Scripts that build objects
_ _ _ _

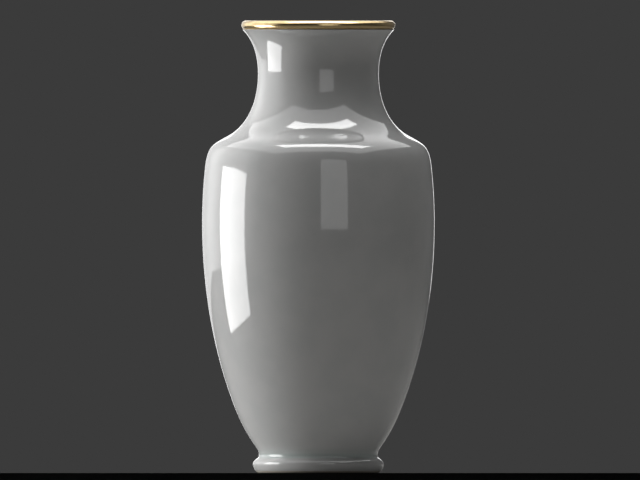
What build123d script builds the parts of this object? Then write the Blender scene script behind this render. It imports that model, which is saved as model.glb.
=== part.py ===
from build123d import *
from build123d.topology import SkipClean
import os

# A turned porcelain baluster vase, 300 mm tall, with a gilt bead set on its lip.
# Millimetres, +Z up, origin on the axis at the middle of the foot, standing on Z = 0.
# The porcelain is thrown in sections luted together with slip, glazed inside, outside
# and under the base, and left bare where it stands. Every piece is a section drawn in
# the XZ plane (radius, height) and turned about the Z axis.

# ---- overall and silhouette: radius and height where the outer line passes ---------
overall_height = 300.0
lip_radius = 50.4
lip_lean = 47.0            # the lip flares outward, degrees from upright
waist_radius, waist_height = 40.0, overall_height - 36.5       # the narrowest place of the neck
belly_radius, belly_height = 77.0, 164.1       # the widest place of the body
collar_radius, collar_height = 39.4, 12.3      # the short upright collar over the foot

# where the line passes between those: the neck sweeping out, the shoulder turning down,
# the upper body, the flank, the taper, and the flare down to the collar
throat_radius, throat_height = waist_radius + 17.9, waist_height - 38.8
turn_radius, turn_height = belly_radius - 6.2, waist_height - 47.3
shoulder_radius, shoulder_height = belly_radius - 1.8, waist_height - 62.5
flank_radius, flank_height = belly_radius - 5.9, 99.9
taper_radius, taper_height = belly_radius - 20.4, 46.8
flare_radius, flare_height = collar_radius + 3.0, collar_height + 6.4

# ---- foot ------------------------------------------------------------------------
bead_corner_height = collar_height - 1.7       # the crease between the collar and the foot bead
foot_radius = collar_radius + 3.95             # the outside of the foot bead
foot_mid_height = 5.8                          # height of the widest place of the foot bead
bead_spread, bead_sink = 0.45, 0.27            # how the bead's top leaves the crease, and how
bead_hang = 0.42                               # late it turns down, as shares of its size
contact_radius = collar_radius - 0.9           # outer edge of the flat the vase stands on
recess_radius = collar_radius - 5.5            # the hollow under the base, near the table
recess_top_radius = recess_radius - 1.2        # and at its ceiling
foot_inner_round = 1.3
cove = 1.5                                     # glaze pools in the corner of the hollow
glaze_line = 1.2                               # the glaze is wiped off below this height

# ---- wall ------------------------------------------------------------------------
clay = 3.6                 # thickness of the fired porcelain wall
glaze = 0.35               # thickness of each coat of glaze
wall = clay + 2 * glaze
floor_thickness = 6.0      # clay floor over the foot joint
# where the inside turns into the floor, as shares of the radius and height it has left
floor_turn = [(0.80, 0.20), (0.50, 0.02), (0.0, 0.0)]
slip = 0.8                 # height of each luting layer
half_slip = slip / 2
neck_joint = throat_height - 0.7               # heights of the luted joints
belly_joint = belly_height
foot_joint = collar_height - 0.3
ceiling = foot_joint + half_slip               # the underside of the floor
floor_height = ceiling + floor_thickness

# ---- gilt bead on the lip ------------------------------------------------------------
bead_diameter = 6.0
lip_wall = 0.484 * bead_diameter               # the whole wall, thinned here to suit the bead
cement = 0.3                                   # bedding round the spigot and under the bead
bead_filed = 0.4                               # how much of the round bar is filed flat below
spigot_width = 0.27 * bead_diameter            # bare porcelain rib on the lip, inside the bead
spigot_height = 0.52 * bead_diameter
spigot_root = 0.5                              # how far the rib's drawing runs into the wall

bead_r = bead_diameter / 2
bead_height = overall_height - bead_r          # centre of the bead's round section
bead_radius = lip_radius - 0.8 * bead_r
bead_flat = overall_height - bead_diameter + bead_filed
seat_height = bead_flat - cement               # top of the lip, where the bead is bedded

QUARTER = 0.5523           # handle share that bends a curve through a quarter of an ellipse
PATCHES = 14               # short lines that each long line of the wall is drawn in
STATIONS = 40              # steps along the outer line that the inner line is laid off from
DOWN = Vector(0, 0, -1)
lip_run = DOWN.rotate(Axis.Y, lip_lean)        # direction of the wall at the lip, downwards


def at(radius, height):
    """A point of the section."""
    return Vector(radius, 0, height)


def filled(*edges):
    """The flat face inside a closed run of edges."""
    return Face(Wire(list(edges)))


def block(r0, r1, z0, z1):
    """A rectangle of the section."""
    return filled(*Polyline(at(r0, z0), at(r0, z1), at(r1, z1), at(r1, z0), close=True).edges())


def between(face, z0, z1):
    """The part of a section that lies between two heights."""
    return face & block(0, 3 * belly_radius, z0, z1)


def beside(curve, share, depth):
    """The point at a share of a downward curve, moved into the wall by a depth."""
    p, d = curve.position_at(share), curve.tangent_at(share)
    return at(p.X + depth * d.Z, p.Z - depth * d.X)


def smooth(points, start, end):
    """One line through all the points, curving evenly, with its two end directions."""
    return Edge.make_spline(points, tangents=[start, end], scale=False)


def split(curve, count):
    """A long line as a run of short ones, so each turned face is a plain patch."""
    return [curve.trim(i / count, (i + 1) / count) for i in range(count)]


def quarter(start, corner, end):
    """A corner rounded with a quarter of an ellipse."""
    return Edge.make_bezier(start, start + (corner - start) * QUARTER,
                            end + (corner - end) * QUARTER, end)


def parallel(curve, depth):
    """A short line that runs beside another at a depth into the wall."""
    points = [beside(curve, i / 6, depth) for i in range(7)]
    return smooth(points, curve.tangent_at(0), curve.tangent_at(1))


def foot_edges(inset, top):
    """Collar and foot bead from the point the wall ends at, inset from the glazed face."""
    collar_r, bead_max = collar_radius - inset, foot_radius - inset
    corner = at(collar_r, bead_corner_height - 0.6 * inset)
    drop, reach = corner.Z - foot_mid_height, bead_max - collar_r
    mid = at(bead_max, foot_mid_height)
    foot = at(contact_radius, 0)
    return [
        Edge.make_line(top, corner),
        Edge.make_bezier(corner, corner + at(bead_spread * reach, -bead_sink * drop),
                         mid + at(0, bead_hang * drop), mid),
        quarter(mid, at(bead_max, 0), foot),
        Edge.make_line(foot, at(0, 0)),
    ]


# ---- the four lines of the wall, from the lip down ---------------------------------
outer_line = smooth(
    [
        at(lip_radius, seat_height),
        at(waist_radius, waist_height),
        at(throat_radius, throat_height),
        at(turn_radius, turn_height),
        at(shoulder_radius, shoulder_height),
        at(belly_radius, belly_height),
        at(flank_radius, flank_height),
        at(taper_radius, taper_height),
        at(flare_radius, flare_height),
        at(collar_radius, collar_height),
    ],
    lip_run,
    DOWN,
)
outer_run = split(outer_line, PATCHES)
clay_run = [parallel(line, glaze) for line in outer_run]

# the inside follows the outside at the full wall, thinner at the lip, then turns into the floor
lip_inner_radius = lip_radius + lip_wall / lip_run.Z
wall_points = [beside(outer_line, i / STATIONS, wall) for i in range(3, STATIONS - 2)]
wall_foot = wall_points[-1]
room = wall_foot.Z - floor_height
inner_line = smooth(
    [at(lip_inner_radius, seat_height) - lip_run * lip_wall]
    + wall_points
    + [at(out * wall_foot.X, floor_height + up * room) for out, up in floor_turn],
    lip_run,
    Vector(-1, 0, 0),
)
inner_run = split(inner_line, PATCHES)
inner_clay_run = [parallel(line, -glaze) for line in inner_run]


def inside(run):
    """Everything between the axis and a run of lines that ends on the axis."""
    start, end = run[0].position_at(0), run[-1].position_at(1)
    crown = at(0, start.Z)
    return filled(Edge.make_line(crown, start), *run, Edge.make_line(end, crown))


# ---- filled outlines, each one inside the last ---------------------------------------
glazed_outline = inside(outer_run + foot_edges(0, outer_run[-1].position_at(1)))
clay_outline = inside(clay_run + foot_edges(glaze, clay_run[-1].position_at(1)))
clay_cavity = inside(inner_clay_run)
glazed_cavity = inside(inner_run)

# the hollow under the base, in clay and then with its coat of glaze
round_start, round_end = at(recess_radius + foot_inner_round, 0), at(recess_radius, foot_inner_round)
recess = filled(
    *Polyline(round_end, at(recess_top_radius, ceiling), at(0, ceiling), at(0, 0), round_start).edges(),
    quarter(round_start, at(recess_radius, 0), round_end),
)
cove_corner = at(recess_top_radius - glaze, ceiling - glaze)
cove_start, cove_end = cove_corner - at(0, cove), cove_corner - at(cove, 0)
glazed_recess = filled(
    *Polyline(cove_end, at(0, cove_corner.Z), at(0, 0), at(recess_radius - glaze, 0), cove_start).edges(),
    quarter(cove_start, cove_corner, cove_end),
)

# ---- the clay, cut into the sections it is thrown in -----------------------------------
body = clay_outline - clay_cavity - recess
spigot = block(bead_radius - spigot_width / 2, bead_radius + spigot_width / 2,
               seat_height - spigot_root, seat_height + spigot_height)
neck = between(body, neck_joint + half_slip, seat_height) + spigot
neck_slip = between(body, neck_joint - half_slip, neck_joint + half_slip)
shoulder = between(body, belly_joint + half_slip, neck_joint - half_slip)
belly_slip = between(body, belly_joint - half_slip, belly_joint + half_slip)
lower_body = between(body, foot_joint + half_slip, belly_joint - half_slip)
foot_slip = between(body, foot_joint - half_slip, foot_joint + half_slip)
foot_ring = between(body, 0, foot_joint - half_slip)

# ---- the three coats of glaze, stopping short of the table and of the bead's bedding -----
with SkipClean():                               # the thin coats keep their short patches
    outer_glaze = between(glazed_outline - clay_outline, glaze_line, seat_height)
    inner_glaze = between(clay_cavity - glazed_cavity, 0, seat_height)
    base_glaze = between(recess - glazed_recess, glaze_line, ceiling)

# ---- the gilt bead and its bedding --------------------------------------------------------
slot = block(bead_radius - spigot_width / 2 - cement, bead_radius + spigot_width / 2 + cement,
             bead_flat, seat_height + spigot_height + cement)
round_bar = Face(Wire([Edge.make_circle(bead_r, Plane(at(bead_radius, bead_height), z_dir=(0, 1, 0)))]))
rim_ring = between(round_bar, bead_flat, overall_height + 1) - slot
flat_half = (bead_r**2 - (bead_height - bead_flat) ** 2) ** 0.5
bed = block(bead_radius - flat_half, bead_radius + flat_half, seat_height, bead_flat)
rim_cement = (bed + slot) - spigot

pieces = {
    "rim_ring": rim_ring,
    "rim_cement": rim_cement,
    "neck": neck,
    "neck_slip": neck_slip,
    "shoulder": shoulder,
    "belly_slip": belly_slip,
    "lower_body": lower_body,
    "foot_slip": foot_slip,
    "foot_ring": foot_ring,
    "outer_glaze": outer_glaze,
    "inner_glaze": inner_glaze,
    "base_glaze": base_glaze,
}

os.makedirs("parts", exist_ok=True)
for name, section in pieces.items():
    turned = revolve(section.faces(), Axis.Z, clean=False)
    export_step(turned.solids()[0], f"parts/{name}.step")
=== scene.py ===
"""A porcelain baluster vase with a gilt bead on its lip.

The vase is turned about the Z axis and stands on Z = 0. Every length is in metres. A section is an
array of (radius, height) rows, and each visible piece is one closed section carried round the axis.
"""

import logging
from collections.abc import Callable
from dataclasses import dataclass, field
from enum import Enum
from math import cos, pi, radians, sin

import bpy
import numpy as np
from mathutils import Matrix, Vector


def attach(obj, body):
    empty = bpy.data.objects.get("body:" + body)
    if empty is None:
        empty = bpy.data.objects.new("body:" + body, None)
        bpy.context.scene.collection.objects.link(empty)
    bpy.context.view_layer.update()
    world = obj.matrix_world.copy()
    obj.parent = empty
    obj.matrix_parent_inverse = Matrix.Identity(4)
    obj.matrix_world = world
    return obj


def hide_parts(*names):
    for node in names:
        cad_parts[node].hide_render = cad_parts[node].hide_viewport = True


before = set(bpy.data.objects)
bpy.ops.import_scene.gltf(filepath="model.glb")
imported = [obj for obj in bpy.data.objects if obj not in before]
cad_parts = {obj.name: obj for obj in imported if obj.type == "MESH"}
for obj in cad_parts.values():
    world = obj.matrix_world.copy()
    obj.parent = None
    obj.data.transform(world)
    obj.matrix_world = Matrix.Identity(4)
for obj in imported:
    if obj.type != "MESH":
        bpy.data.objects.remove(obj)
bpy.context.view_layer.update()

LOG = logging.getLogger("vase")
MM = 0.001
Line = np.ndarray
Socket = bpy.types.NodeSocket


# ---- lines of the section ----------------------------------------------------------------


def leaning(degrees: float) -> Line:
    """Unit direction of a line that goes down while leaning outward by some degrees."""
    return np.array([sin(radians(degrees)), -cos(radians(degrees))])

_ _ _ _

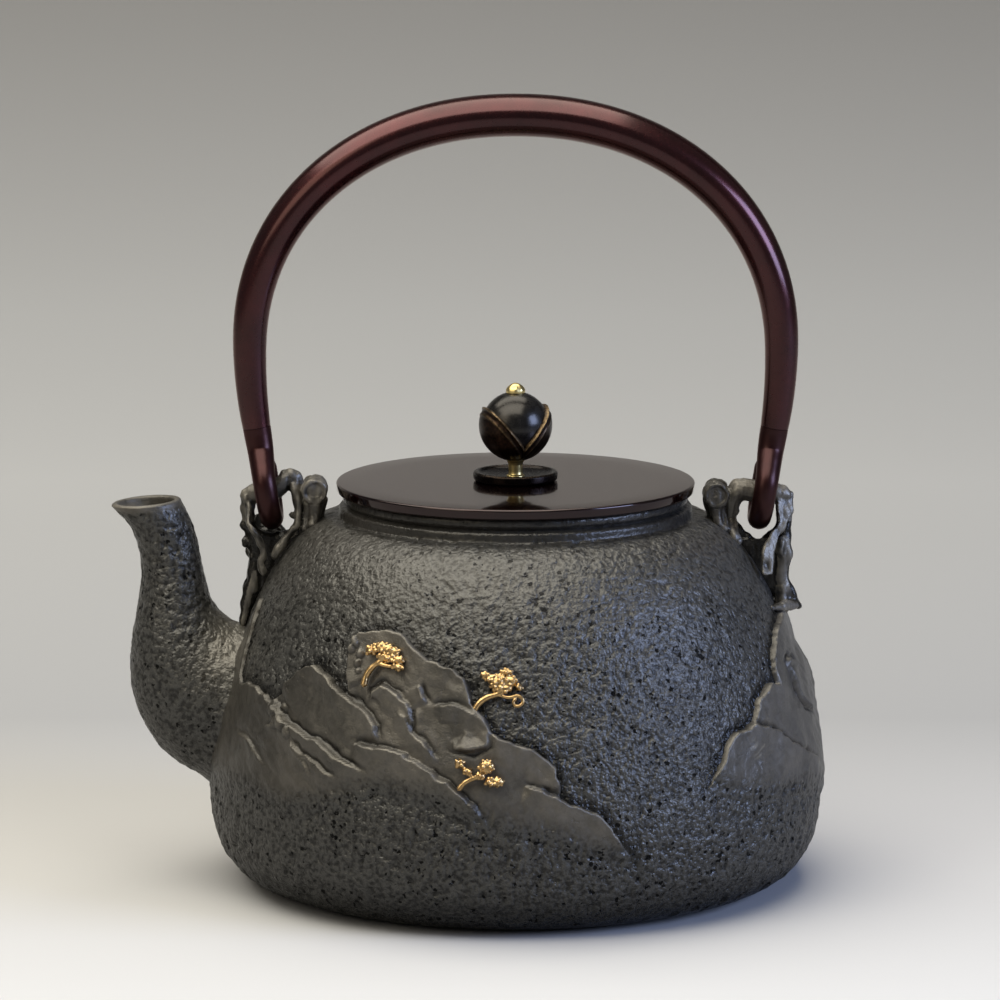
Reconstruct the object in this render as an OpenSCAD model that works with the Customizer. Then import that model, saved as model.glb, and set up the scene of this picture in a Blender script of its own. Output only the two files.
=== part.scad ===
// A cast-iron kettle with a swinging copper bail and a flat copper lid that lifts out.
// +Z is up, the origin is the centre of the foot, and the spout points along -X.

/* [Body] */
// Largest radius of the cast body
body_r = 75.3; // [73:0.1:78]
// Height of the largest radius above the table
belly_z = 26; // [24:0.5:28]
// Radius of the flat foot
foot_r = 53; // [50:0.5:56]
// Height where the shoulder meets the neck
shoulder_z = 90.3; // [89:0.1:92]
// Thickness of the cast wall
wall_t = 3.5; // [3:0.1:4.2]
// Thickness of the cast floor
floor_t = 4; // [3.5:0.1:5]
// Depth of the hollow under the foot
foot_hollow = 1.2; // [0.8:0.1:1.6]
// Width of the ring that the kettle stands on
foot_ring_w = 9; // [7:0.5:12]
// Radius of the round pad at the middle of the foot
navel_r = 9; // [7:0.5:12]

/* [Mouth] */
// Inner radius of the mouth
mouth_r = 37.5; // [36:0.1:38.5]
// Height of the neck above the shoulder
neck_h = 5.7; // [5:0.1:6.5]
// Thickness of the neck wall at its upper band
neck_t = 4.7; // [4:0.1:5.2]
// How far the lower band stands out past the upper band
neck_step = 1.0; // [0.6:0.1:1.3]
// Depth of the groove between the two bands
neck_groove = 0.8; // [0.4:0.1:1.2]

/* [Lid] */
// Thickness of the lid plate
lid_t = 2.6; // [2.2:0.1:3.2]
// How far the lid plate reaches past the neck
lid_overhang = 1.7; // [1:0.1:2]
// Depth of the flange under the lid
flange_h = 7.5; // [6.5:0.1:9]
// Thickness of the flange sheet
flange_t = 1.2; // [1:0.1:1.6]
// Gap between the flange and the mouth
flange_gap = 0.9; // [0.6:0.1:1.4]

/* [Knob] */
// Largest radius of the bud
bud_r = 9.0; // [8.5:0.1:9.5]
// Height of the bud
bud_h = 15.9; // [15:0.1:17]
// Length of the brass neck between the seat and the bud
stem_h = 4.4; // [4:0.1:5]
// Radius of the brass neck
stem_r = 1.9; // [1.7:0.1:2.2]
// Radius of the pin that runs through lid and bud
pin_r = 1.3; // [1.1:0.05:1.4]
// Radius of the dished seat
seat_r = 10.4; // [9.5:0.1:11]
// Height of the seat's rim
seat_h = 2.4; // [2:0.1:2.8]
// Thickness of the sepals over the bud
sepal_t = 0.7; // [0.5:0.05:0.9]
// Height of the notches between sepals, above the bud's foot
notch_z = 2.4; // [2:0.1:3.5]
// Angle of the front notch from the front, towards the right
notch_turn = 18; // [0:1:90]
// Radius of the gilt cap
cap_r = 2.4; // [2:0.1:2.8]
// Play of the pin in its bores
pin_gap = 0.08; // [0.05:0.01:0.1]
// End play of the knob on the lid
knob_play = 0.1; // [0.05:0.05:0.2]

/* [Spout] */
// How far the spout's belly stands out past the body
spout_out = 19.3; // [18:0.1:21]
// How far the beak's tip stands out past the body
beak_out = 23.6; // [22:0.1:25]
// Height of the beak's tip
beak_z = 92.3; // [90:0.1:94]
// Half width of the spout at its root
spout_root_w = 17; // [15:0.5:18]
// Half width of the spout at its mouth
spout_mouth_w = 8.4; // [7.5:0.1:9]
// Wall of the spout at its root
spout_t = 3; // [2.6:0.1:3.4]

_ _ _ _

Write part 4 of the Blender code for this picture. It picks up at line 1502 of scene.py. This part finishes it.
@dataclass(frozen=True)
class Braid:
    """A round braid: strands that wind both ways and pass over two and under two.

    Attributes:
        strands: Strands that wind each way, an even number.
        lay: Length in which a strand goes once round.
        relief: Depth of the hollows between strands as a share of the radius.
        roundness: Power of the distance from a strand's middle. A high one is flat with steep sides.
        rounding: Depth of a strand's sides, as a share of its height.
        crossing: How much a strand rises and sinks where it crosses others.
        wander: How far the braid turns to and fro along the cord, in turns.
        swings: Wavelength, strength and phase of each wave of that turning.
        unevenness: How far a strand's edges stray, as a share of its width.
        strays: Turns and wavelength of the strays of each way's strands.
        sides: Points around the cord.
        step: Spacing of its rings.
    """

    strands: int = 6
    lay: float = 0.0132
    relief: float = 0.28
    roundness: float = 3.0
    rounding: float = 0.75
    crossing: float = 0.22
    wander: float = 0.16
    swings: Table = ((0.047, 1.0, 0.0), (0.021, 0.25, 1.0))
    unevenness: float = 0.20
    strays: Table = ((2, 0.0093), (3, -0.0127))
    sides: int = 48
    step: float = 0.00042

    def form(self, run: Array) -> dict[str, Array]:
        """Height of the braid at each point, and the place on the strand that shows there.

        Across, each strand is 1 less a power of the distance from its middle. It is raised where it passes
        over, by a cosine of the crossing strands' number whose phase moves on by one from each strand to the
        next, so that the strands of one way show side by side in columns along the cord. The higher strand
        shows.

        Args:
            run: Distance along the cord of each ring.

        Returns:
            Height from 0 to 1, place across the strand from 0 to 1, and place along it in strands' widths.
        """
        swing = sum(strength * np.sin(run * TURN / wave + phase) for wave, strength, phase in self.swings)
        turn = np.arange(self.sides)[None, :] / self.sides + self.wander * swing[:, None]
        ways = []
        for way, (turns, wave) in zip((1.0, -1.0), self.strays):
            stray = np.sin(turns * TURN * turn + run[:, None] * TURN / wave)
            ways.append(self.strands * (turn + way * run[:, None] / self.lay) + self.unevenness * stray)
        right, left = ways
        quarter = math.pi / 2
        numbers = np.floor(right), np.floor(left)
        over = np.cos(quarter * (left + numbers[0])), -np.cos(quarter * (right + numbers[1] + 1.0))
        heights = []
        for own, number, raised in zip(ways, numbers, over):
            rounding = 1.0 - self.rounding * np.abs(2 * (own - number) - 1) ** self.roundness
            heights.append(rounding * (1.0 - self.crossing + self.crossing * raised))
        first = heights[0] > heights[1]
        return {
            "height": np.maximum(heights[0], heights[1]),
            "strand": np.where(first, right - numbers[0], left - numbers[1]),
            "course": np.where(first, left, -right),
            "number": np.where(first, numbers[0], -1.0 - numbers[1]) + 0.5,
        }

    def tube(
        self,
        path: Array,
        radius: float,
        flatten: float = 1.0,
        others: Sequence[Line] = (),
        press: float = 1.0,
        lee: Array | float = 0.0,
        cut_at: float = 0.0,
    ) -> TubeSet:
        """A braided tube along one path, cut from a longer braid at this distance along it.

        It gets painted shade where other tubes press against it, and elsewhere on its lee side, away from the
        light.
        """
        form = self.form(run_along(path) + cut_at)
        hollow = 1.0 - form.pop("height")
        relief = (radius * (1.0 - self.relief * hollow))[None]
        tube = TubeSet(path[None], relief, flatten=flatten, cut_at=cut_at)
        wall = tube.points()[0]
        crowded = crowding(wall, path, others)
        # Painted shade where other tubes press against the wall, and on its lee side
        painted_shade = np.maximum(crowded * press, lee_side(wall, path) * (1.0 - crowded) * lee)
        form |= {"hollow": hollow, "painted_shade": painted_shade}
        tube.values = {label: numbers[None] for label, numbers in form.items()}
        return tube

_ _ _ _

Can you repeat, word for word, every line above from the one containing "for name, section" down to the one containing "cad_parts[node].hide_render = cad_parts[node].hide_viewport", including both?

for name, section in pieces.items():
    turned = revolve(section.faces(), Axis.Z, clean=False)
    export_step(turned.solids()[0], f"parts/{name}.step")
=== scene.py ===
"""A porcelain baluster vase with a gilt bead on its lip.

The vase is turned about the Z axis and stands on Z = 0. Every length is in metres. A section is an
array of (radius, height) rows, and each visible piece is one closed section carried round the axis.
"""

import logging
from collections.abc import Callable
from dataclasses import dataclass, field
from enum import Enum
from math import cos, pi, radians, sin

import bpy
import numpy as np
from mathutils import Matrix, Vector


def attach(obj, body):
    empty = bpy.data.objects.get("body:" + body)
    if empty is None:
        empty = bpy.data.objects.new("body:" + body, None)
        bpy.context.scene.collection.objects.link(empty)
    bpy.context.view_layer.update()
    world = obj.matrix_world.copy()
    obj.parent = empty
    obj.matrix_parent_inverse = Matrix.Identity(4)
    obj.matrix_world = world
    return obj


def hide_parts(*names):
    for node in names:
        cad_parts[node].hide_render = cad_parts[node].hide_viewport = True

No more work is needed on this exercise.